If the loss of money was heartbreaking to NASA accountants, the delay in flights was even more disappointing to the agency's scientists, for Centaur was not flying just any mission. NASA's planetary scientists are now left with a major problem: how to launch three long-awaited, prized missions--Galileo to Jupiter, Ulysses to orbit the sun and Magellan to Venus.
On top of that, junking the shuttle-Centaur program has the Defense Department searching for alternative means to boost six military payloads.
Shuttle-Centaur has been controversial since the mid-1970s when the space agency began shopping for a "high energy" upper-stage rocket to boost military and civilian satellites out of orbiting shuttles.
NASA and the Pentagon agreed that it should be a solid fuel rocket for convenience and safety. The Air Force said it would fund development of a two-stage booster, the Inertial Upper Stage, or IUS. NASA said it would pay for development of a third stage for hoisting heavier satellites and propelling deep-space probes.
Developing the rocket, especially the third stage, was more difficult than anticipated and by 1980 it became clear that the IUS contractor, Boeing, would not be able to deliver a vehicle powerful enough to carry Galileo aloft during a 1982 launch window.
And with Boeing still having troubles in 1981, NASA canceled the third stage and announced that it instead would use a modified version of its liquid fuel Centaur rocket in the shuttle.
Holds Dangerous Fuel
The Centaur had been used as a reliable upper stage on unmanned Atlas and Titan rockets for more than a decade, lifting satellites, moon probes and planetary explorers. But its use on the shuttle would require carrying liquid propellant with all its pipes and valves--leak opportunities, one and all--in the cargo bay for the first time. The rocket is powered by tricky-to-handle liquid hydrogen, using liquid oxygen as an oxidizer. The hydrogen had to be maintained in the tank at a temperature of minus 423 degrees to remain liquid, the oxygen at minus 297 degrees.
Making Centaur safe to be carried on a manned vehicle would require several modifications, including a dump valve for jettisoning 17,500 gallons of fuel in case the shuttle had to make an emergency landing with the rocket still in the bay. Moreover, the fuel tank would have to be shortened and widened to fit into the cargo bay.
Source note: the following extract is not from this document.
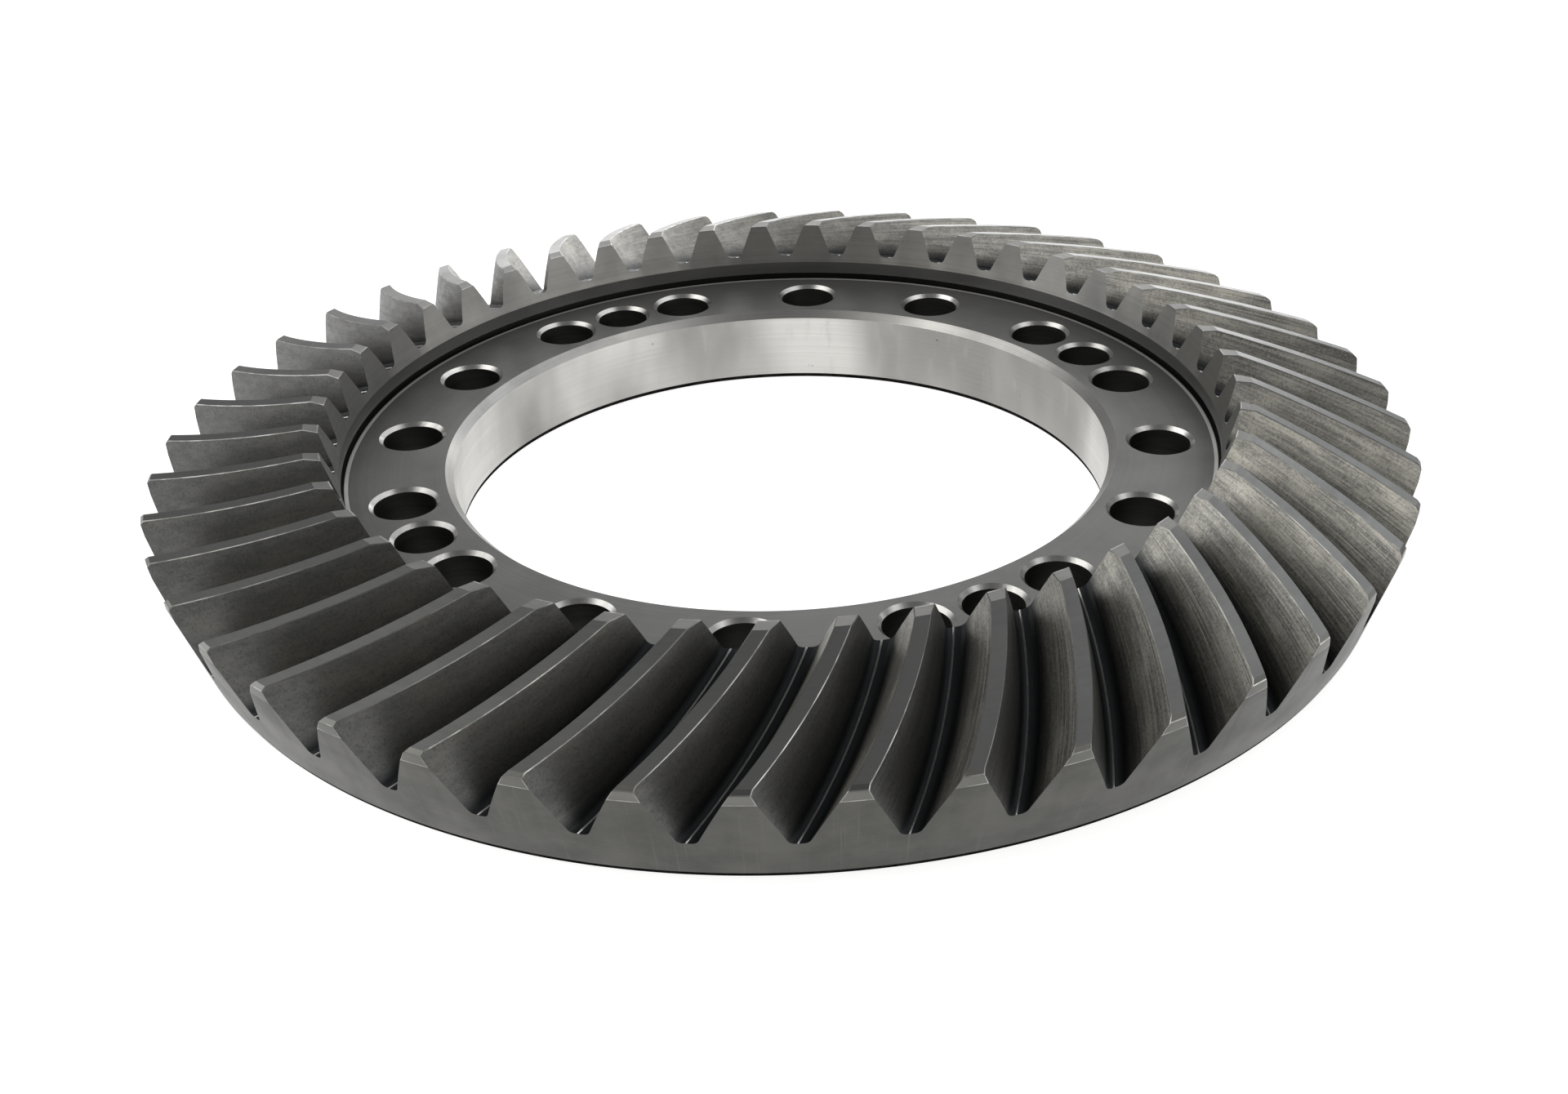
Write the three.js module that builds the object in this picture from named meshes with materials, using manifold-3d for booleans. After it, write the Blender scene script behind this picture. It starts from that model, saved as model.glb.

The White House Office of Management and Budget took a dim view of the costs of this modification and killed the shuttle-Centaur project. But Centaur proponents eventually won after prolonged debate in Congress and President Reagan approved $140 million as start-up money in the fiscal 1982 budget. NASA's Lewis Research Center in Cleveland was assigned to manage the effort and General Dynamics Convair Division was awarded the contract.
Some Express Concerns
Still, some people were unhappy about the safety aspects, particularly officials and astronauts at the Johnson Space Center in Houston, which managed the shuttle program.